## Request
Find each line containing the string "parts". Copy it.

## Stored data
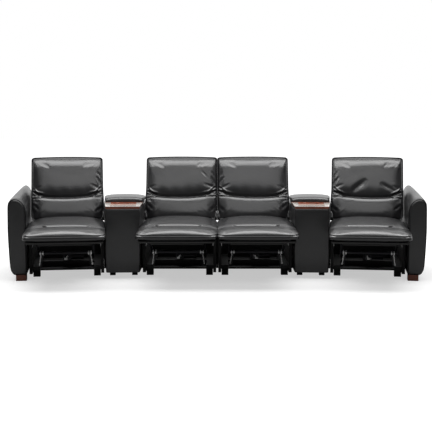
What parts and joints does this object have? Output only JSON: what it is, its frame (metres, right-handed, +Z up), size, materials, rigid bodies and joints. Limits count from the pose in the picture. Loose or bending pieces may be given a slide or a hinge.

...

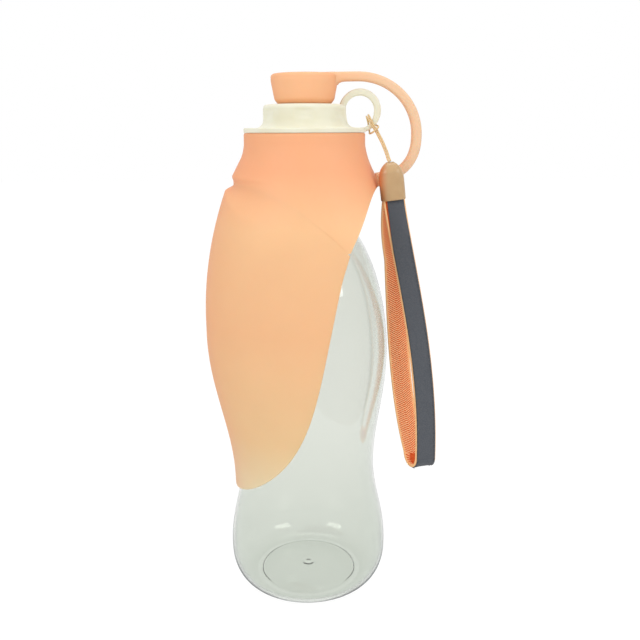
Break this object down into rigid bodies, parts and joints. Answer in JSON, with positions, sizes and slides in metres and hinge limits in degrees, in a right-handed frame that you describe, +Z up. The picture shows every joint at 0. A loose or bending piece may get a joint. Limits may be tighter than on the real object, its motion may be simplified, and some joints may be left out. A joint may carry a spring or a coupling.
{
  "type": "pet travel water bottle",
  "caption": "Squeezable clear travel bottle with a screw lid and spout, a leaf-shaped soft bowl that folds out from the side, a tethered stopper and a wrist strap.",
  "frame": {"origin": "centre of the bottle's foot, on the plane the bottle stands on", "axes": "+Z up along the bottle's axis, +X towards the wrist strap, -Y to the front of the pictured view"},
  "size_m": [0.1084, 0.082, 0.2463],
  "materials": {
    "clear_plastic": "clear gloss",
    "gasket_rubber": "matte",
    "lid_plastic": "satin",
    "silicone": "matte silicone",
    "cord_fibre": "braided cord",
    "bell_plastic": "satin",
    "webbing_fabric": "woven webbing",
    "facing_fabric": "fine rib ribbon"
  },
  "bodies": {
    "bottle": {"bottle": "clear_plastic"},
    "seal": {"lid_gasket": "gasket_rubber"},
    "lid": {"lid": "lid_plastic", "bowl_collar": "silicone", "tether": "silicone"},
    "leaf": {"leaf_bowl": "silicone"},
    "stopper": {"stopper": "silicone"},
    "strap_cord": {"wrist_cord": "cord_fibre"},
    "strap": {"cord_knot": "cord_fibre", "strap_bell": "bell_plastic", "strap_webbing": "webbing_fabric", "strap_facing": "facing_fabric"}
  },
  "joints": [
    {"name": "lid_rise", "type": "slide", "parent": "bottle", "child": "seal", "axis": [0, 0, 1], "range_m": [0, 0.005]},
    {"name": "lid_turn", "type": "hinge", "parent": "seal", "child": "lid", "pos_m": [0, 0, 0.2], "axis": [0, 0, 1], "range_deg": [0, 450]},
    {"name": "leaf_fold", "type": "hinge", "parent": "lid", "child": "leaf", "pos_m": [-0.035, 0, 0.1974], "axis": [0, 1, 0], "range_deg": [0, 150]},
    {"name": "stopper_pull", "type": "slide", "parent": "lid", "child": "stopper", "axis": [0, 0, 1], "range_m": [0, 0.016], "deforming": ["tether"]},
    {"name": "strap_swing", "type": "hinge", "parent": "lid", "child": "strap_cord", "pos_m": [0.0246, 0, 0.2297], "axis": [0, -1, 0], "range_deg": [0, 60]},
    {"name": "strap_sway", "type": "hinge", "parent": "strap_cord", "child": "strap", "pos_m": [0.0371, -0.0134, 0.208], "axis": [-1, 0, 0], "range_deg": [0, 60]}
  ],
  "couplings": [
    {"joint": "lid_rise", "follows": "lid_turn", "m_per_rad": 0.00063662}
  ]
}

---

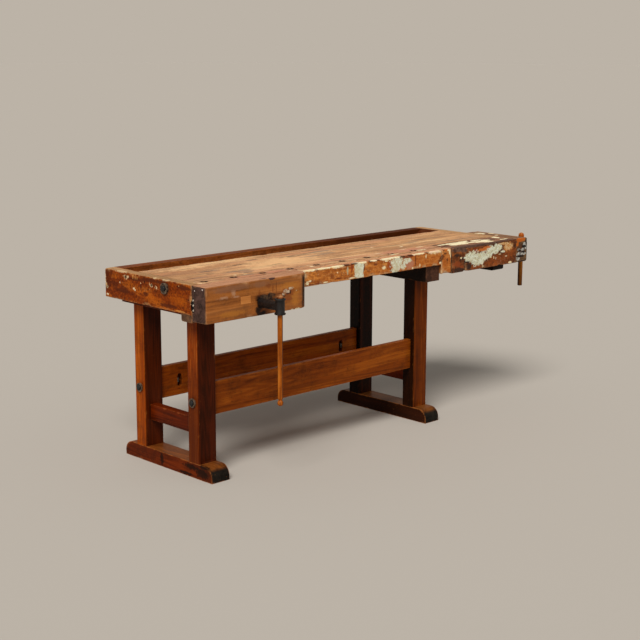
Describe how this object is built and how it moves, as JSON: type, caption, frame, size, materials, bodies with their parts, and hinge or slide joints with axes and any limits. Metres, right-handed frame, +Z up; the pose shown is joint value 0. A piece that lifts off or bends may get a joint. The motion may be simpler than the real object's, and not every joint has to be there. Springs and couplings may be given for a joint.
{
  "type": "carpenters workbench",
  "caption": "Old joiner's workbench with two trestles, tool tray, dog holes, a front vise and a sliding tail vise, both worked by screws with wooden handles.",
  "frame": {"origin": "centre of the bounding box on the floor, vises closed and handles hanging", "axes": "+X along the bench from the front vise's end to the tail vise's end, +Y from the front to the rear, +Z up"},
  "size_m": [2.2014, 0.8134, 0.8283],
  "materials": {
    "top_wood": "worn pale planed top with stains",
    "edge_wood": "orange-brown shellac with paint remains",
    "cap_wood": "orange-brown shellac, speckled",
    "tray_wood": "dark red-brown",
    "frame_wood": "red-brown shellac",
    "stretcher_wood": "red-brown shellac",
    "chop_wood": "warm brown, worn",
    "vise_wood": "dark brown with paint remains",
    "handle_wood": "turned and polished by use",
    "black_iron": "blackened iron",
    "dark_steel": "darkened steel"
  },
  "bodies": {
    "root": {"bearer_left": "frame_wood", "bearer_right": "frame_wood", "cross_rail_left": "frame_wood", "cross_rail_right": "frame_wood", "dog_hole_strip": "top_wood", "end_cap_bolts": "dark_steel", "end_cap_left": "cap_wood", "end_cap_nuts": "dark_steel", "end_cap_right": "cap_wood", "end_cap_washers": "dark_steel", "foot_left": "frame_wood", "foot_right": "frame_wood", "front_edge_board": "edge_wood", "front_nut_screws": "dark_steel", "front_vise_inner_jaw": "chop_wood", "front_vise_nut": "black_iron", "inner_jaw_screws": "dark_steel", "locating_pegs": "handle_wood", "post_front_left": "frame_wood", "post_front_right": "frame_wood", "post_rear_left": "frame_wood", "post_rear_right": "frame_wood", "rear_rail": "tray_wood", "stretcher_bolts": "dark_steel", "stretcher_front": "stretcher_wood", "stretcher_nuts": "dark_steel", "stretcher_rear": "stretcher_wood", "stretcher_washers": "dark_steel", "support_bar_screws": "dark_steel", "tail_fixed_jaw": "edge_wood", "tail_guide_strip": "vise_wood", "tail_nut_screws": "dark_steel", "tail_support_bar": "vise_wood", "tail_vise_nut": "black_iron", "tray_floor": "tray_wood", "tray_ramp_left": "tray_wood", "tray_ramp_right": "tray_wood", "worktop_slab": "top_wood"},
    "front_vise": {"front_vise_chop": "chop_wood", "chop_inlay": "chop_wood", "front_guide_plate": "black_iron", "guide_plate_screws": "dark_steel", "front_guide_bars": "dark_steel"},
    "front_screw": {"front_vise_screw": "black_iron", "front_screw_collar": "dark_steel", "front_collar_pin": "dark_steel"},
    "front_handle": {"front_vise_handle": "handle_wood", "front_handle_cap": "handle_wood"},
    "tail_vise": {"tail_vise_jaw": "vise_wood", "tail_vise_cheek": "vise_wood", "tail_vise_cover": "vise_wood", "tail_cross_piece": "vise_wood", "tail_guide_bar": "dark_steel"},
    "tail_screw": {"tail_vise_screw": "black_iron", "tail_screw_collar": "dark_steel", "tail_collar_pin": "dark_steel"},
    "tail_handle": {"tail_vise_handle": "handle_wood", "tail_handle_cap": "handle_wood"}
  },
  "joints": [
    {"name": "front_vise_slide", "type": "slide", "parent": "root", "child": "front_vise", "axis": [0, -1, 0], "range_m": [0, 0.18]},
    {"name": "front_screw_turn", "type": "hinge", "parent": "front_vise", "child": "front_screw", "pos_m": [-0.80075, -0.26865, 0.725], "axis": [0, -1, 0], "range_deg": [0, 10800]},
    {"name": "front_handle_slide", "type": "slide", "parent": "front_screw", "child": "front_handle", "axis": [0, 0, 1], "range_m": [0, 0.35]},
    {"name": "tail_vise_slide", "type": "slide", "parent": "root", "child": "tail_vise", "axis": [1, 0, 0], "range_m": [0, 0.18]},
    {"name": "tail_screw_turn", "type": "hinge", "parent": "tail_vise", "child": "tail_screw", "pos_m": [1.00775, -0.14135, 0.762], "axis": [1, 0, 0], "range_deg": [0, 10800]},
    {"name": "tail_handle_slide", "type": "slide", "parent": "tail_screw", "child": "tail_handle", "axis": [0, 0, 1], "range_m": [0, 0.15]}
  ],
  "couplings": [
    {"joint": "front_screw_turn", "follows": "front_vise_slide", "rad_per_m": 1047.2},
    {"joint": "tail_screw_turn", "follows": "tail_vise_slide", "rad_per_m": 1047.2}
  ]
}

## Answer for this exercise
What parts and joints does this object have? Output only JSON: what it is, its frame (metres, right-handed, +Z up), size, materials, rigid bodies and joints. Limits count from the pose in the picture. Loose or bending pieces may be given a slide or a hinge.
Break this object down into rigid bodies, parts and joints. Answer in JSON, with positions, sizes and slides in metres and hinge limits in degrees, in a right-handed frame that you describe, +Z up. The picture shows every joint at 0. A loose or bending piece may get a joint. Limits may be tighter than on the real object, its motion may be simplified, and some joints may be left out. A joint may carry a spring or a coupling.
Describe how this object is built and how it moves, as JSON: type, caption, frame, size, materials, bodies with their parts, and hinge or slide joints with axes and any limits. Metres, right-handed frame, +Z up; the pose shown is joint value 0. A piece that lifts off or bends may get a joint. The motion may be simpler than the real object's, and not every joint has to be there. Springs and couplings may be given for a joint.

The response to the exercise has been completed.